What more can there be?

“There’s more to getting to where you’re going then
just knowing there’s a road.”

Joan Lowery Nixon


(entry way to a home on Mackinac Island, MI / Julie Cook /2017)

Standing in front of the locked gate,
looking through the cascading tunnel of hydrangeas,
one’s view falls upon a single door.

There is much to be assumed by standing on this other side,
this outside of the locked gate.

Whereas there is no sign stating otherwise, most passerbys would assume that
attempting to open the gate would be considered taboo, a violation, a no no.
There is just something there, with the gate and emptiness from the closed
door, that lacks an invitation or welcome or adventure.

Staring at the door, located at the far end of the walkway,
one does not know if there are residents on the opposite side of the closed door.

Is anyone at home?

Those standing at the gate, staring at the door,
have no idea as to what the interior of the home looks like.
Is it pretty?
Does it have a lovely view?
Is it a permanent home or a vacation home?

So many questions and even more assumptions from simply staring through a
narrow opening while standing before a closed gate.

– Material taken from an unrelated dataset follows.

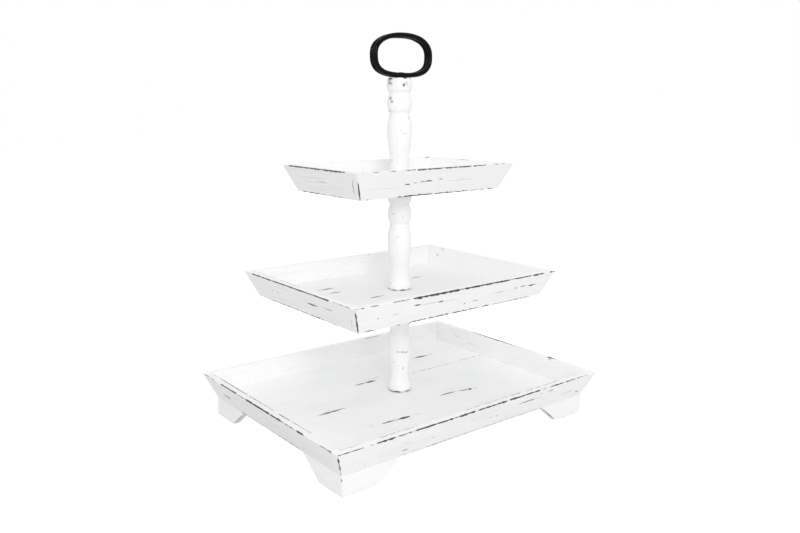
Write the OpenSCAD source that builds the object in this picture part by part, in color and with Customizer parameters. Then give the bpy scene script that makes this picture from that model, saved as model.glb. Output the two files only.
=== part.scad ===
// Three-tier rectangular serving stand, painted wood, handle of two black loops.
// Millimetres, +Z up. The origin is on the floor, under the axis of the posts.
// X runs along the long side of the trays, Y runs from front to back.

/* [Trays] */
// length of the base tray over its rim, along X
base_l = 406; // [300:1:500]
// depth of the base tray over its rim, along Y
base_w = 316; // [240:1:380]
// length of the middle tray over its rim
middle_l = 310; // [240:1:400]
// depth of the middle tray over its rim
middle_w = 245; // [180:1:300]
// length of the top tray over its rim
top_l = 240; // [180:1:300]
// depth of the top tray over its rim
top_w = 158; // [120:1:220]
// height of a tray's side boards
wall_h = 32; // [20:1:50]
// how far the sides lean out between bottom edge and rim
flare = 13.6; // [4:0.2:20]
// thickness of a side board, measured level
wall_t = 10; // [6:0.5:14]
// thickness of a tray floor
floor_t = 9; // [6:0.5:14]
// place of the joint between the base tray's two floor planks, along Y
seam_y = 37; // [20:1:80]

/* [Feet] */
// height of the bracket feet, floor to tray
foot_h = 24; // [12:1:50]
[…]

One might assume, given the mystique found in the almost tunnel-like entry
leading to the yard and walkway, that there is something almost
otherworldly here.
One might assume from the location of the house, which sits on the shores
of the great lake, steps from a historic town, that someone rich and or
famous may live here.

Yet no one can really say…

It is a mystery only heightened by the curious yet lovely sweeping floral
entry gate.

The house… could it be actually vacant, even empty…
or perhaps waiting on the market…
Yet the current condition of the exterior does not appear to signal empty.

So given one’s curious thoughts, generated by merely passing by such
a gate to such a home, all the while being given over to the easily assumed and
imaginative wandering of what could be…
all the while the open-ended assumptions seem much greater than the factual…

So why then, when presented with the idea of a God and of the Resurrection of
His son, the Savior…why would anyone simply assume negating such a presentation,
imagining it be impossible and or implausible when totally uncertain about the facts of truth?

All Scripture is God-breathed and is useful for teaching,
rebuking, correcting and training in righteousness…

2 Timothy 3:16

8 comments on “What more can there be?

  1. I’ve noticed people who negate the presentation of the Gospel usually have a modern science approach. A response that I like explaining to the science only folk, which may seem obvious but also overlooked, is the Bible isn’t a scientific text book and I don’t treat it as if it were…

  2. Lynda says:

    I agree that the Bible is not a scientific treatise but it is the narrative of God’s redemption of the world.

    Today the Gospel reading was The Parable of the Sower, Matthew 23:1-23 so I find it interesting that your blog relates so well to this reading. Some people are just not ready to accept the Gospel just like some soil doesn’t accept the seed because it is too rocky or the weeds choke the plants. It is all in God’s time. We don’t understand but we know that we are blessed!

  3. Sadly people fight hard to accept the realities presented in the Bible because is requires them to have faith and believe in what they can’t see and/or sometimes understand. And they want cold hard indisputable facts!!! 🙂 ❤

  4. Citizen Tom says:

    Why would someone reject the story of Jesus? Many of the Pharisees, scribes, and Sadducees rejected Jesus even though they had seen some of Jesus’ miracles. Even though they had been allowed to walk through the gate and knew the Old Testament, they refused to hear. They refused to see.

    Pride.

    Until we admit we need God, that we need a savior, even reading the Bible is not enough to convince us that Jesus is the Savior.